» **SHORT PROBLEM**: In the records below, work out how many lines hold the word "this". Report the number alone.

» **STORED ROWS**:

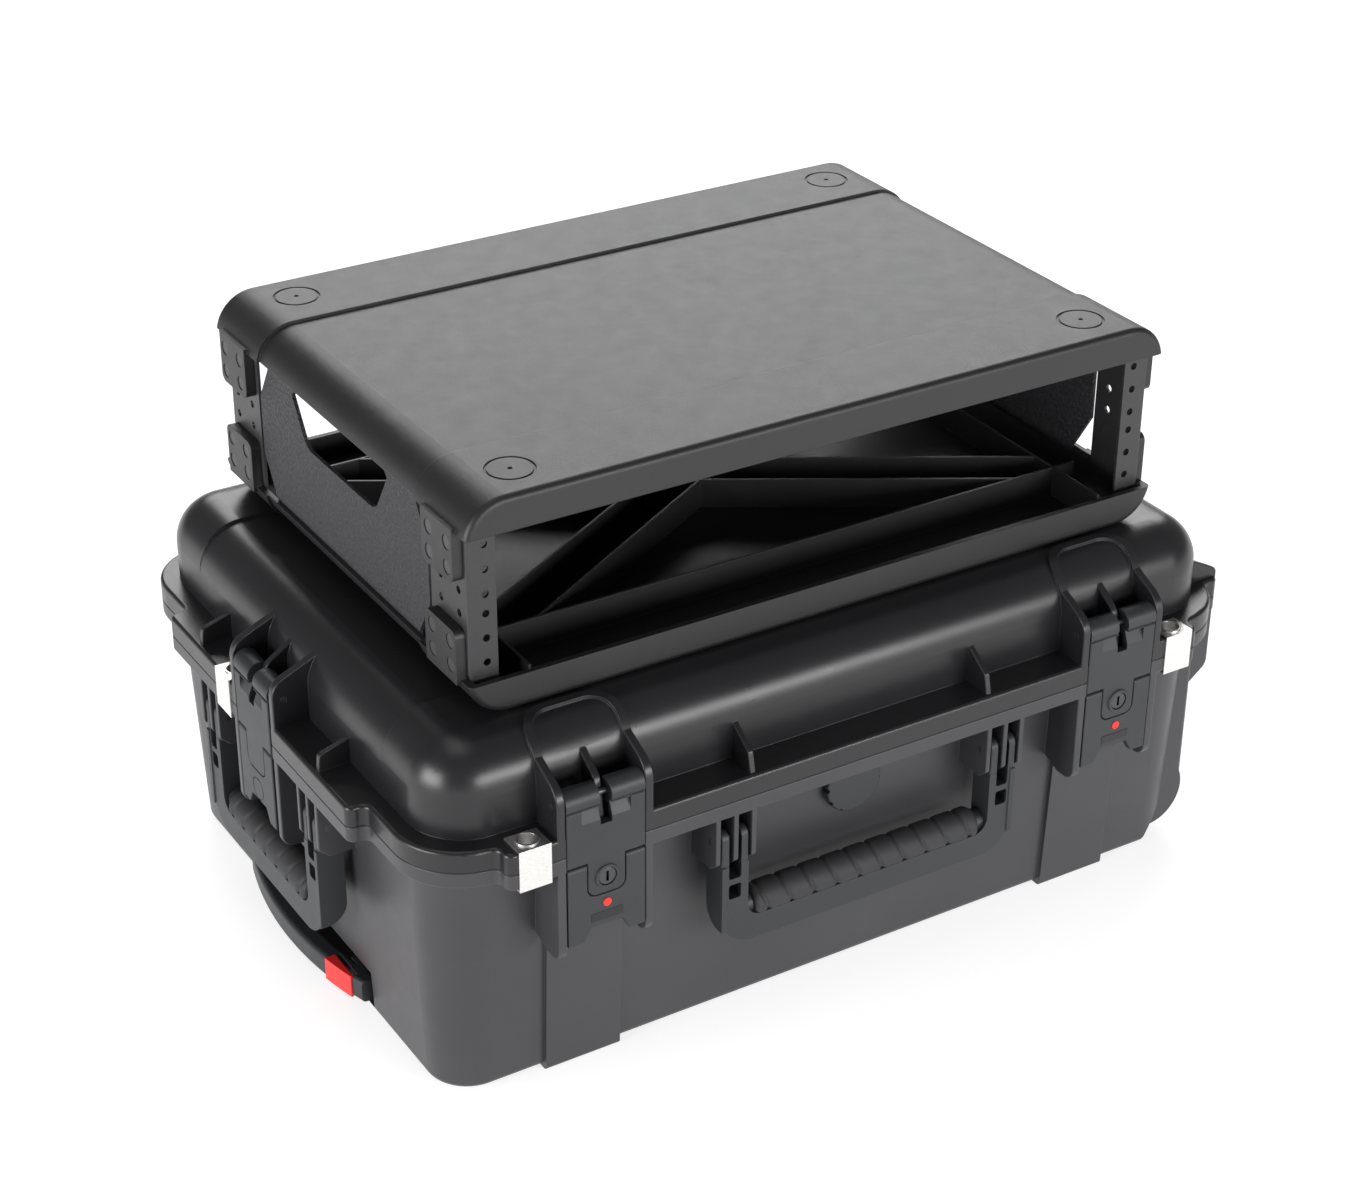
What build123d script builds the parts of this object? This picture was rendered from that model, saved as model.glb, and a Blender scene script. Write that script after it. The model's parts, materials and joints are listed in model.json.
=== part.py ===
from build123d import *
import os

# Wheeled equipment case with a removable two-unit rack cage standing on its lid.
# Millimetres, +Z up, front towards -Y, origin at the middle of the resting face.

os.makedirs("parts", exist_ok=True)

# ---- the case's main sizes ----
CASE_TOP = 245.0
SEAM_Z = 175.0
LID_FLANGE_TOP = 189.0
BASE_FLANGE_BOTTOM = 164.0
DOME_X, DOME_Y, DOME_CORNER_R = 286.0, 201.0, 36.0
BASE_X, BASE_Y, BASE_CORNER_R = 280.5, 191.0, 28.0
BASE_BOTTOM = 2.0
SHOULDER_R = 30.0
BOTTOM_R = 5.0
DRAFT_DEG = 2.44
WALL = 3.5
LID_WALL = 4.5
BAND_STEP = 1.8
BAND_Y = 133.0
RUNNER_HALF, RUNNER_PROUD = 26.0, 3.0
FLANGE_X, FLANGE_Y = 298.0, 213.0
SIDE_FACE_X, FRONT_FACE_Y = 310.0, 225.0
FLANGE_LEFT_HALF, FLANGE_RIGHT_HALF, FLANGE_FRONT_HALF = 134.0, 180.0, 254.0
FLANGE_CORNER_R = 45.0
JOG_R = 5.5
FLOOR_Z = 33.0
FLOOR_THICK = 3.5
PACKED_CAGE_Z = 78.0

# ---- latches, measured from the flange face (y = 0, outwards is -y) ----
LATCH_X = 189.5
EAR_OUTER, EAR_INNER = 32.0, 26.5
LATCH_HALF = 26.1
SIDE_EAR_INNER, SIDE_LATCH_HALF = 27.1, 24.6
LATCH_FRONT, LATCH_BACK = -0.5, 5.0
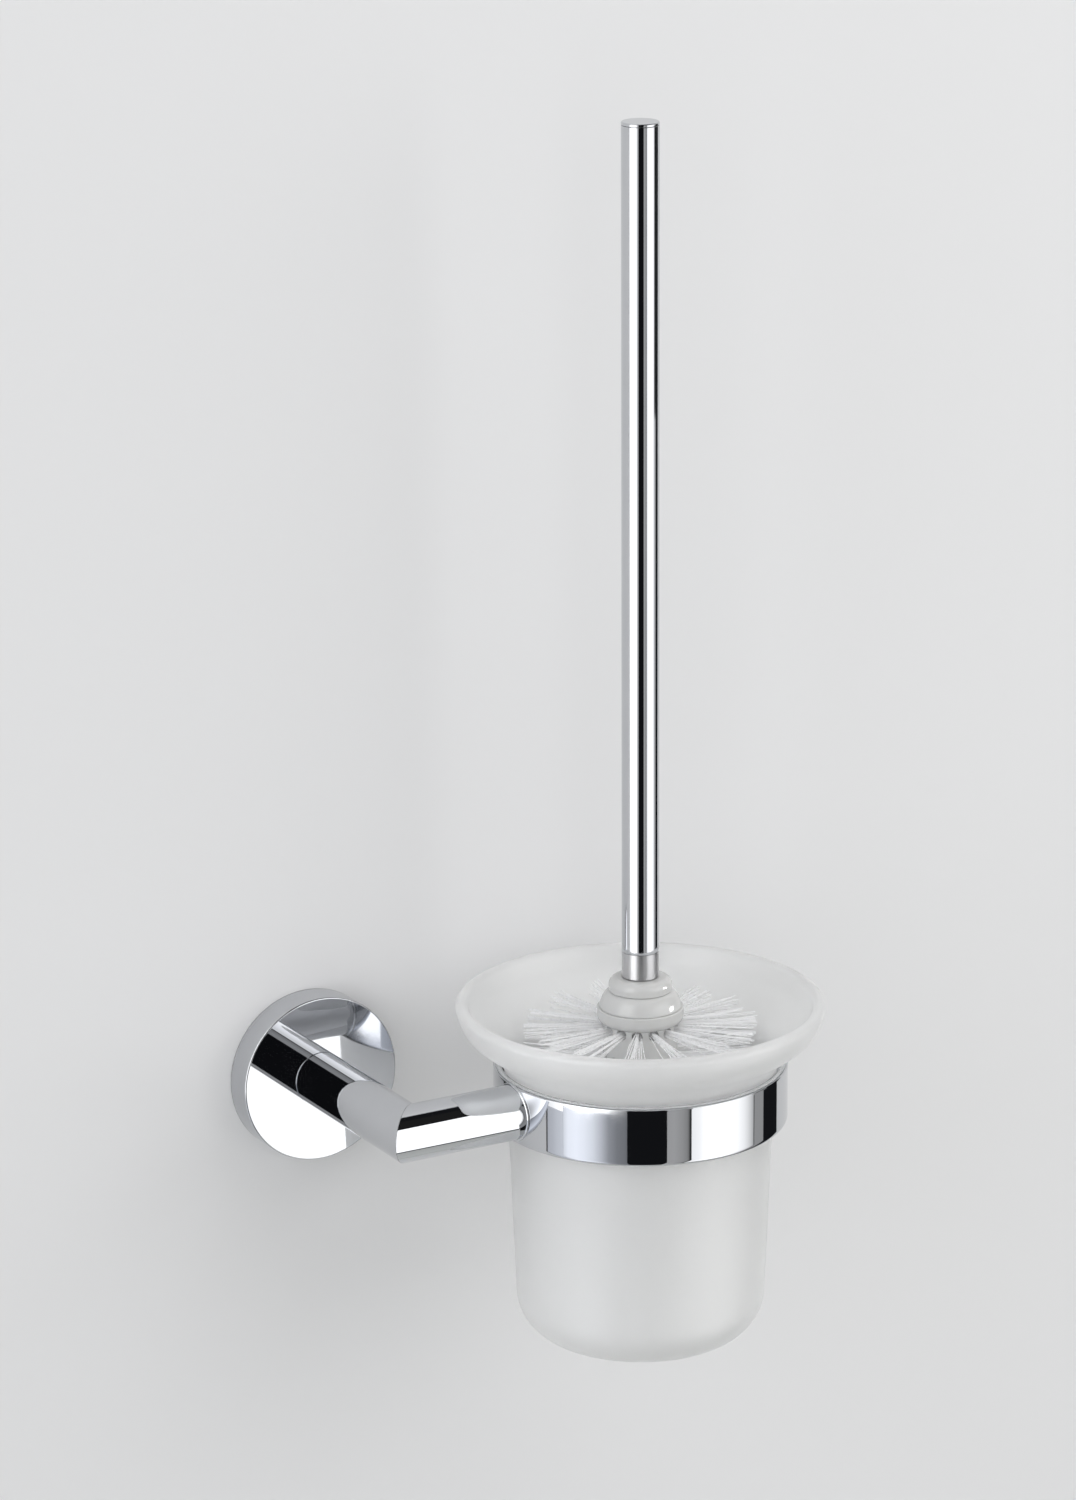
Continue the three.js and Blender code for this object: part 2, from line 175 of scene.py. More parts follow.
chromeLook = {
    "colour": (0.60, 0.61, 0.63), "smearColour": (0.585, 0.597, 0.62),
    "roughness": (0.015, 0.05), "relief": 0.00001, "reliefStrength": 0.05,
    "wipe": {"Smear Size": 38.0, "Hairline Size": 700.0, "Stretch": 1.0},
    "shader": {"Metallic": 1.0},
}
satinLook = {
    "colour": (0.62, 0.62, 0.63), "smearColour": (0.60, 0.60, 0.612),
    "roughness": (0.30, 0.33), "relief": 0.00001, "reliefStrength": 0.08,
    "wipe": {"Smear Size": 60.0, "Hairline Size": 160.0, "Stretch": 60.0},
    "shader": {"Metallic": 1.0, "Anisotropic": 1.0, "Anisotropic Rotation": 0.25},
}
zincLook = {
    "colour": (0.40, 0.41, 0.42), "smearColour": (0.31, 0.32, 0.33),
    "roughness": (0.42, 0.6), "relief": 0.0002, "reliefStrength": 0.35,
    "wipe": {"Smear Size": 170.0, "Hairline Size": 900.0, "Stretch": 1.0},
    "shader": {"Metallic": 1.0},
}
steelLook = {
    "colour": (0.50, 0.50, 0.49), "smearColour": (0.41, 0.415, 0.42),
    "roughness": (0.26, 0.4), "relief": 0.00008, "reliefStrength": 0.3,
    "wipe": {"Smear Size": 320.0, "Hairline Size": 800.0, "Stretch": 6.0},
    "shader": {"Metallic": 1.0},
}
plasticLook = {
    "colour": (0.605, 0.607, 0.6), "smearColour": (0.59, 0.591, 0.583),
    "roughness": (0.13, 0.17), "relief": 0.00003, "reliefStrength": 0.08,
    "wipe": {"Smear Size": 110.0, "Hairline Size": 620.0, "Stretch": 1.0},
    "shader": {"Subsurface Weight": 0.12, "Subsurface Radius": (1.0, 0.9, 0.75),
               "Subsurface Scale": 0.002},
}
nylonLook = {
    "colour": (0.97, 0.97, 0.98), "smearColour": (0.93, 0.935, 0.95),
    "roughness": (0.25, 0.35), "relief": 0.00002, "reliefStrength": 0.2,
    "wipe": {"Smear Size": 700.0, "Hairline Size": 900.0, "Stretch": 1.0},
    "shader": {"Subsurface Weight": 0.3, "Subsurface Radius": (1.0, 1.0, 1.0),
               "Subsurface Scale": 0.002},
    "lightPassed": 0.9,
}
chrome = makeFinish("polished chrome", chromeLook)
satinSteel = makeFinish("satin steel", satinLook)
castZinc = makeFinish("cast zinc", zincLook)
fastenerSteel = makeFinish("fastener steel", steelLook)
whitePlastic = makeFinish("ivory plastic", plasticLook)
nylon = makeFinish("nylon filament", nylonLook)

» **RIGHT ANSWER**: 2